Time and again, I’ve had people tell me that they are afraid to modify their bike’s wiring harness to install a new accessory. Upon a little digging, the bugaboo is usually fear of splicing wires into the bike’s harness. While cutting your motorcycle’s wiring harness is not to be taken lightly and should only be attempted when you are certain as to which wires should be cut – by, say, obtaining the factory service manual – the process isn’t really that scary.
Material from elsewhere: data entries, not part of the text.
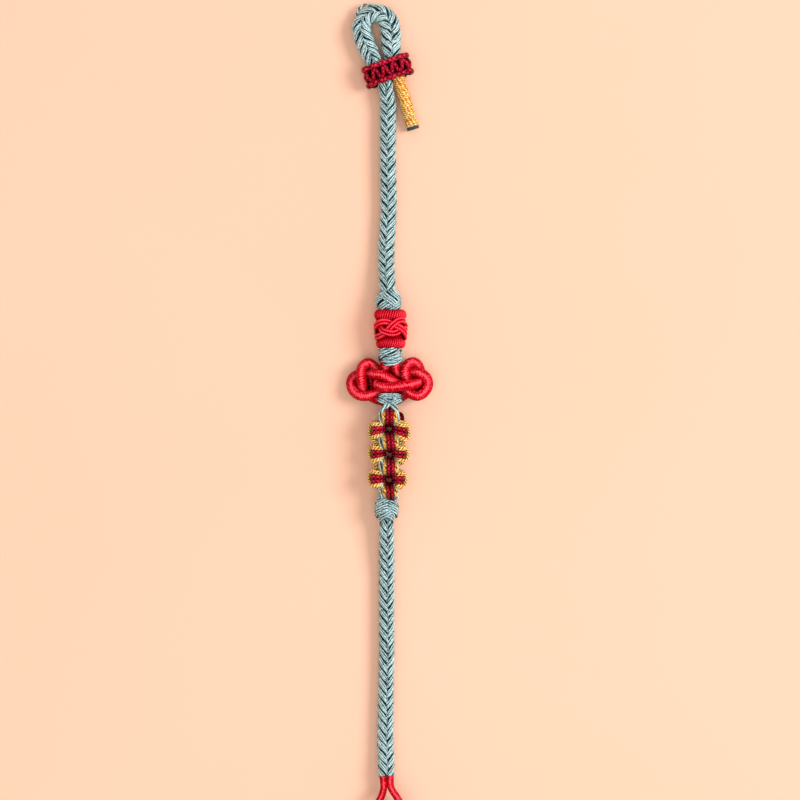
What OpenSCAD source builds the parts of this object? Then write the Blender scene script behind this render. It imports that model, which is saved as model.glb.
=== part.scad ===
/* [Cords] */
// Radius of the thick red cord of the large knot
red_cord_r = 1.1; // [0.8:0.05:1.15]
// Radius of one teal strand in the flower column
strand_r = 0.75; // [0.6:0.05:0.75]
// Thickness of a crimson ribbon, which is one cord thick
ribbon_t = 1.1; // [0.8:0.05:1.15]
// Clearance left between neighbouring pieces
gap = 0.06; // [0.04:0.01:0.1]

/* [Closure] */
// Length of the slider band across the two cords
slider_length = 12.5; // [12:0.1:14]
// Width of the slider band along the cords
slider_width = 5.4; // [4:0.1:6]
// Lean of the slider band
slider_lean = 19.5; // [15:0.5:24]
// Radius of the gold winding on the tail
tail_wrap_r = 1.55; // [1.4:0.05:1.6]
// Radius of the red button knot at the far end
button_r = 5.3; // [4.5:0.1:5.5]

/* [Barrel] */
// Radius of the woven red barrel
barrel_r = 4.45; // [4.2:0.05:4.5]
// Length of the woven red barrel
barrel_length = 4.3; // [3.8:0.1:4.4]
// Radius of the upper red roll
top_ring_r = 4.1; // [3.6:0.1:4.4]
// Radius of the lower red roll
bottom_ring_r = 3.75; // [3.4:0.05:4.2]

/* [Flower column] */
// Distance from one cross to the next
cross_pitch = 6.35; // [6.2:0.05:6.6]
// Half the thickness of the column from front to back
column_half = 4.7; // [4.5:0.1:4.7]
// Width of a ribbon with its two gold edges
ribbon_w = 3.8; // [3.4:0.1:4.1]
// Radius of the collar knot below the column
collar_r = 3.05; // [2.8:0.05:3.2]

/* [Hidden] */

$fn = 64;
teal = "#8fb3b2";
dark_teal = "#3f5f63";
red = "#d6122f";
crimson = "#96122f";
gold = "#e5b34a";

// Facets round a thin cord and round the braid
cord_sides = 8;
braid_sides = 12;

// Heights of the axes above the surface that the bracelet lies on
barrel_z = barrel_r;
column_z = column_half + 0.03;
slider_z = 3.25;
collar_z = 4.3;
upper_knot_z = 4.1;

// Where the pieces stand across the bracelet and along it
upper_knot_x = -0.1;
barrel_x = 0.4;
collar_x = -0.6;
weave_y = 23.4;
middle_knot_at = [0.33, 16.85, 4.4];
lower_knot_at = [0.25, 6, 5.5];
slider_at = [-0.35, 88, slider_z];
button_at = [0, -99.7, button_r];
tail_from = [2.4, 86.2, 3.1];
tail_to = [5.85, 74.3, 1.65];
tail_core_r = 1.1;

// Radius of the lower knot's roll, and of the cord in the button knot
lower_knot_r = 1.6;
button_cord_r = 1.25;

// The bore through the barrel, filled by the teal strands of the knots beside it
barrel_bore_r = 2.6;

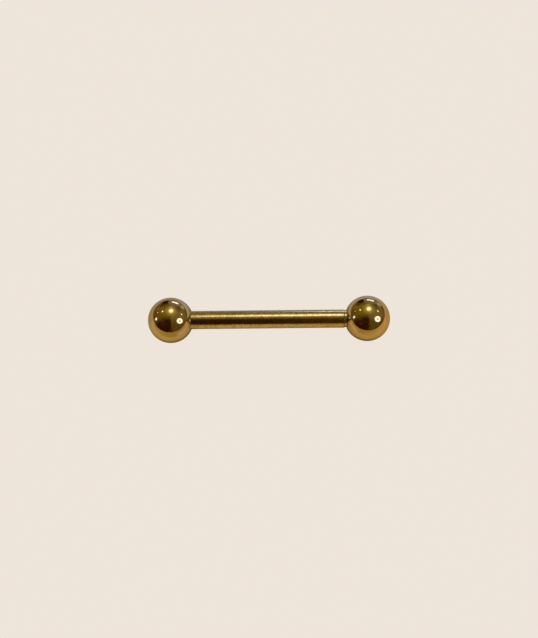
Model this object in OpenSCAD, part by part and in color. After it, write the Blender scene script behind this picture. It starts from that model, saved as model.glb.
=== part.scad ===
// Straight barbell for a piercing: a round bar, threaded at both ends, with a screw-on ball at each end.
// It lies on its two balls. +X runs along the bar, +Z is up, and the origin is on the surface under
// the middle of the whole barbell. All sizes are in millimetres.

/* [Balls] */
// Diameter of each ball
ball_d = 4.0; // [4:0.1:6]
// Gap on the radius between a ball's hole and the smooth bar
hole_gap = 0.02; // [0.01:0.01:0.05]
// Width of the countersink that breaks the edge of each hole
hole_chamfer = 0.08; // [0.02:0.01:0.15]
// Space left beyond the tip of the bar in a ball that is screwed home
tip_space = 0.1; // [0.05:0.05:0.3]

/* [Bar] */
// Diameter of the smooth bar, 14 gauge
bar_d = 1.6; // [1.4:0.05:1.8]
// Length of bar that shows between the balls when both are screwed home
wear_length = 13.3; // [8:0.1:30]
// How far the smooth bar reaches into a ball that is screwed home
seat_depth = 0.12; // [0.1:0.01:0.2]
// How far the right ball is unscrewed from home
right_ball_out = 0.31; // [0:0.01:0.4]

/* [Thread] */
// Distance between neighbouring turns of the thread
pitch = 0.35; // [0.3:0.05:0.4]
// Length of each threaded end beyond the smooth bar
thread_length = 2.6; // [2:0.1:2.6]
// Depth of the thread
thread_depth = 0.19; // [0.1:0.01:0.2]
// How far the threaded end steps in from the smooth bar, on the radius
shoulder_depth = 0.035; // [0.02:0.005:0.05]
// Length of the bevel at that step
shoulder_length = 0.05; // [0.03:0.01:0.1]
// Length of the plain collar between the step and the first turn
collar_length = 0.2; // [0.2:0.05:0.3]
// Length of the bevel on the tip of each thread
tip_bevel = 0.24; // [0.1:0.02:0.3]

/* [Hidden] */
$fn = 96;

ball_gold = [0.80, 0.60, 0.24];
bar_gold = [0.74, 0.56, 0.24];

ball_r = ball_d / 2;
bar_r = bar_d / 2;
hole_r = bar_r + hole_gap;
hole_depth = seat_depth + thread_length + tip_space;

// Distance from a ball's centre to the circle in which its surface meets the bar
mouth_offset = sqrt(pow(ball_r, 2) - pow(bar_r, 2));
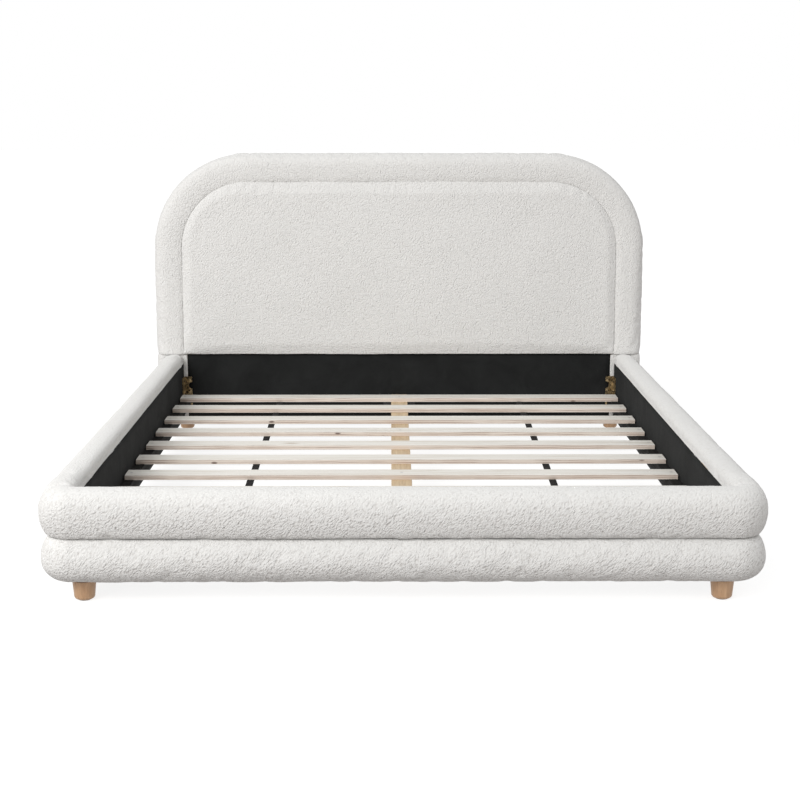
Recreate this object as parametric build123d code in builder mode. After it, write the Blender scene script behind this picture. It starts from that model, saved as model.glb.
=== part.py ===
"""Upholstered platform bed for a queen mattress, with an arched padded headboard.

Millimetres. +Z is up, +Y points from the foot end to the headboard, and X runs across the bed.
The origin is on the floor, under the middle of the bed.
"""

import os

from build123d import *

os.makedirs("parts", exist_ok=True)

# ---- driving dimensions ----
MATTRESS_WIDTH = 1524
MATTRESS_LENGTH = 2032
SIDE_ROOM = 13  # beside the mattress, each side
END_ROOM = 28  # between the linings, beyond the mattress's length

FIT = 0.3  # room left round a piece that sits in a pocket
FABRIC = 1  # thickness of a lining

# Padded rails and footboard: two rolls stacked round a board
RAIL_WIDTH = 86
RAIL_BOTTOM = 48
ROLL_SEAM = 160
RAIL_TOP = 279
LINING_TOP = 246
BOARD_THICKNESS = 18
CREASE_RADIUS = 24  # roundness of both rolls at the seam between them
ROLL_RADIUS = 42  # roundness of the rolls' outer top and bottom
BAND_RADIUS = 18  # roundness of the upper roll's inner top edge

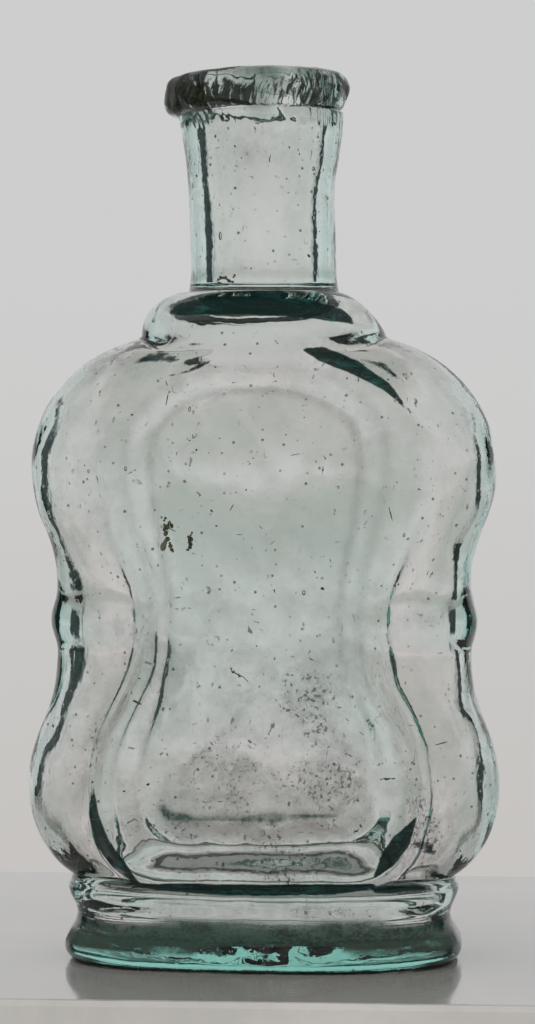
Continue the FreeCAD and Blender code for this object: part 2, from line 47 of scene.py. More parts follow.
FOOT_TOP = 11.0
FOOT_WIDTH = 27.0
FOOT_DEPTH = 17.0
FOOT_LINES = ((0.0, 2.2), (2.0, 0.05), (6.2, 1.75), (9.9, 0.5), (11.0, 1.1))  # height and inset of each line
FOOT_POWER = 2.8
FRONT_ROLL = 0.45  # share of the bottom edge's roll that is left on the front
LEFT_INSET = 0.45  # by which the foot is shallower on the left, below its groove
LEFT_SIDE = (-0.7, 1.3)  # a span like those below: start and length, here as the cosine of the direction
LEFT_HEIGHTS = (6.0, 5.0)

BULGE_LINE = 23.0
BULGE_WIDTH = 32.0
BULGE_DEPTH = 14.2
ROUND_WIDTH = 11.5
ROUND_DROP = 13.2
WAIST_FOOT = 40.8
WAIST_HEAD = 50.5
WAIST_LINE = (WAIST_FOOT + WAIST_HEAD) / 2
WAIST_WIDTH = 28.1
BEAD_RISE = 0.85
BEAD_HALF_LENGTH = 4.2
UPPER_LINE = 66.5
UPPER_WIDTH = 31.5
SHOULDER_ROUND = (19.5, 17.8)
WALL_POWER = 2.9

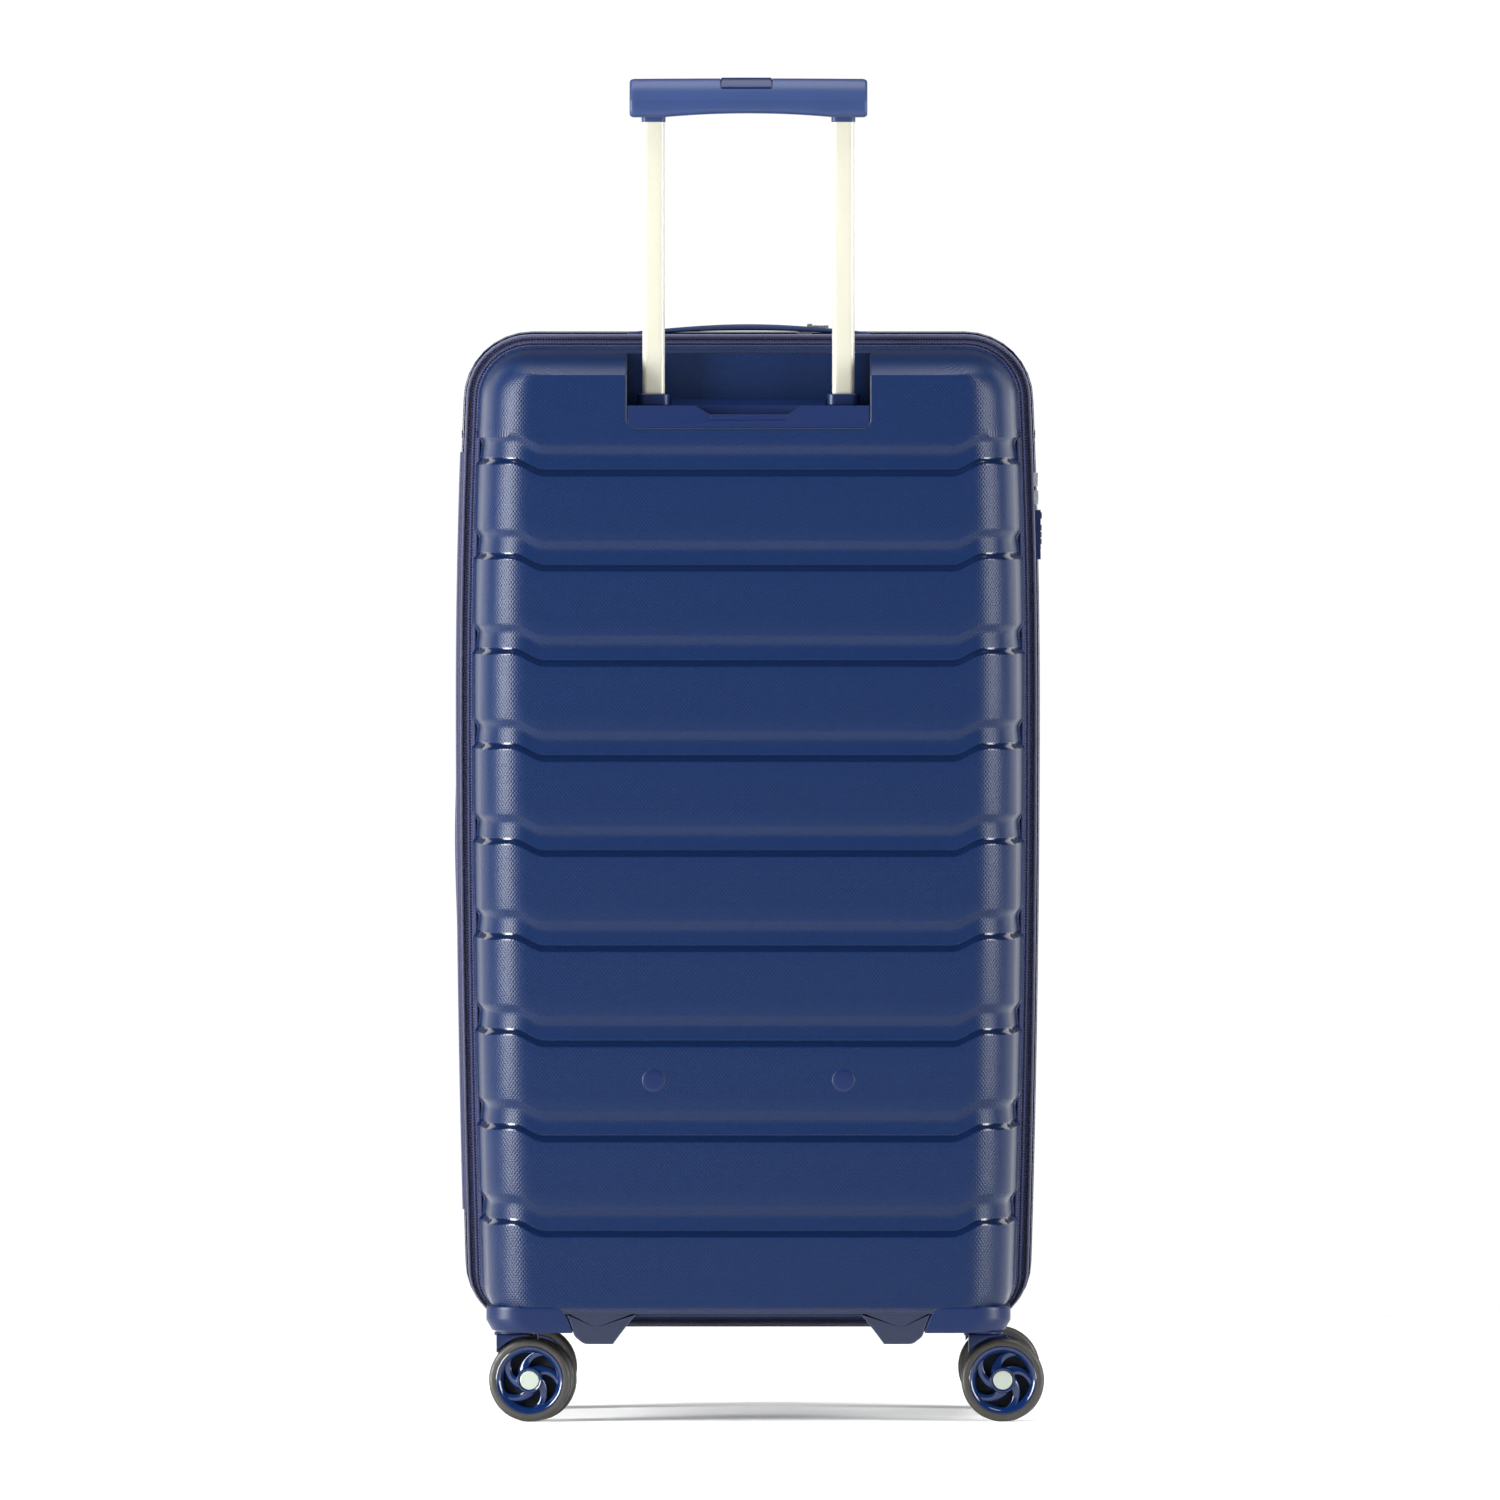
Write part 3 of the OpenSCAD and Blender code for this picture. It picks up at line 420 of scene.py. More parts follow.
def prism(outline, levels, axis, insets=None):
    # an outline carried along an axis; insets draw it in towards its middle at each level
    outline = np.asarray(outline, float)
    levels = np.asarray(levels, float)
    n, m = len(levels), len(outline)
    edge = np.roll(outline, -1, 0) - np.roll(outline, 1, 0)
    turn = np.stack([-edge[:, 1], edge[:, 0]], 1)
    turn /= np.maximum(np.linalg.norm(turn, axis=1, keepdims=True), 1e-9)
    area = np.sum(outline[:, 0] * np.roll(outline[:, 1], -1) - np.roll(outline[:, 0], -1) * outline[:, 1])
    inward = turn * np.sign(area)
    draw = np.zeros(n) if insets is None else np.asarray(insets, float)
    flat = outline[None] + inward[None] * draw[:, None, None]
    along = np.broadcast_to(levels[:, None], (n, m))
    u, v = flat[..., 0], flat[..., 1]
    columns = {"x": (along, u, v), "y": (u, along, v), "z": (u, v, along)}[axis]
    return capped(np.stack(columns, -1))


def lathe(profile, steps=48):
    # (radius, height) pairs turned once round the z axis
    profile = np.array(profile, float)
    a = np.linspace(0, 2 * np.pi, steps, endpoint=False)
    x = profile[:, :1] * np.cos(a)
    y = profile[:, :1] * np.sin(a)
    return np.stack([x, y, np.broadcast_to(profile[:, 1:], x.shape)], -1)


def moved(shape, turn=None, shift=(0, 0, 0)):
    points, quads = shape
    if turn is not None:
        points = points @ np.array(turn, float).T
    return points + np.array(shift, float), quads


caseForm = {
    "halfWidth": 212.2, "top": 788.0, "base": 63.0, "halfDepth": 190.0, "widest": 520.0,
    "topTaper": 4.7, "baseTaper": 7.5, "topCorner": 50.0, "baseCorner": 48.0, "smallCorner": 8.0,
    "cornerSteps": 8, "columnEnd": 140.0, "edgeColumns": 8,
}
ribForm = {
    "first": 136.0, "pitch": 68.5, "count": 9, "faceDepth": 2.6, "sideDepth": 3.6,
    "jog": 8.6, "jogStart": 147.0, "jogEnd": 170.0,
    # height above the line, share of the depth, polish
    "profile": [(-2.6, 0, 0), (-1.8, 0.02, 0.6), (-1.0, 0.1, 1), (0.0, 0.3, 1), (1.2, 0.56, 1),
                (2.1, 0.68, 1), (2.8, 0.72, 0.7), (3.6, 0.745, 0), (7.5, 0.86, 0), (11, 0.96, 0),
                (13, 1, 0), (14.4, 0.95, 0), (15.8, 0.78, 0), (17.2, 0.5, 0), (18.6, 0.22, 0),
                (19.8, 0.06, 0), (21, 0, 0)],
}
wellForm = {"halfWidth": 87.5, "floor": 717.0, "back": -146.0, "corner": 7.0, "edge": 1.3}


def halfWidth(z):
    f = caseForm
    up = (z - f["widest"]) / (f["top"] - f["topCorner"] - f["widest"])
    down = (f["widest"] - z) / (f["widest"] - f["base"])
    return f["halfWidth"] - np.where(z > f["widest"], f["topTaper"] * up ** 2, f["baseTaper"] * down ** 2)


def jog(x):
    # smooth step from 0 in the middle panel to the full jog round the corners
    t = np.clip((np.abs(x) - ribForm["jogStart"]) / (ribForm["jogEnd"] - ribForm["jogStart"]), 0, 1)
    return ribForm["jog"] * t * t * (3 - 2 * t)


def rowTable():
    # height, share of the jog, rib depth share and polish of each row between the corners, from the base up
    table = [(116, 0, 0, 0), (125, 0.4, 0, 0)]
    for line in ribForm["first"] + ribForm["pitch"] * np.arange(ribForm["count"]):
        table += [(line + h, 1, share, polish) for h, share, polish in ribForm["profile"]]
        table += [(line + h, 1, 0, 0) for h in (32, 43, 55)]
    table = table[:-3]
    low = wellForm["floor"] - wellForm["edge"]
    table += [(709, 0.45, 0, 0)]
    table += [(z, 0, 0, 0) for z in low + wellForm["corner"] * np.linspace(0, 1, 5)]
    table += [(730, 0, 0, 0)]
    return np.array(table, float)


rows = rowTable()


def sideLine(a, b, c):
    # right-hand side of one ring from base to top, as x, height, rib share, polish, jog share and
    # height without the jog; a, b and c are the insets at the side, top and base
    f = caseForm
    t = np.radians(np.linspace(0, 90, f["cornerSteps"] + 1))
    sxb, szb = max(f["baseCorner"] - 2 * a, f["smallCorner"]), max(f["baseCorner"] - 2 * c, f["smallCorner"])
    sxt, szt = max(f["topCorner"] - a, f["smallCorner"]), max(f["topCorner"] - b, f["smallCorner"])
    zb, zt = f["base"] + c + szb, f["top"] - b - szt
    xb, xt = halfWidth(zb) - a - sxb, halfWidth(zt) - a - sxt
    x = np.concatenate([xb + sxb * np.sin(t), halfWidth(rows[:, 0] + ribForm["jog"] * rows[:, 1]) - a,
                        xt + sxt * np.cos(t)])
    z = np.concatenate([zb - szb * np.cos(t), rows[:, 0], zt + szt * np.sin(t)])
    none = np.zeros(len(t))
    share = [np.concatenate([none, rows[:, k], none]) for k in (1, 2, 3)]
    return x, z + share[0] * jog(x), share[1], share[2], share[0], z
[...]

Wire splicing is the process of physically connecting two or more wires to make a mechanically strong, electrically sound path. This can be done a couple of different ways. Mechanical connectors which physically clamp the wires together or to a common conductor are the easiest, but they take up more room and particular kinds are prone to failure. Soldering uses a hot iron to heat the wires to a temperature that will melt the solder, which when it cools takes care of the sturdy physical connection and the electrical conductivity. However, soldering is also a great source of distress amongst novices. Never fear, it is perfectly acceptable to splice wires if done correctly.
The source of the splicing fear usually is ignorance about soldering, which apparently many feel should only be done at midnight, during the full moon by a practitioner of the dark arts. Fortunately, that idea is bunk. Anyone, even someone whose hands shake as much as mine do, can learn to solder with a minimum expenditure of blood and treasure.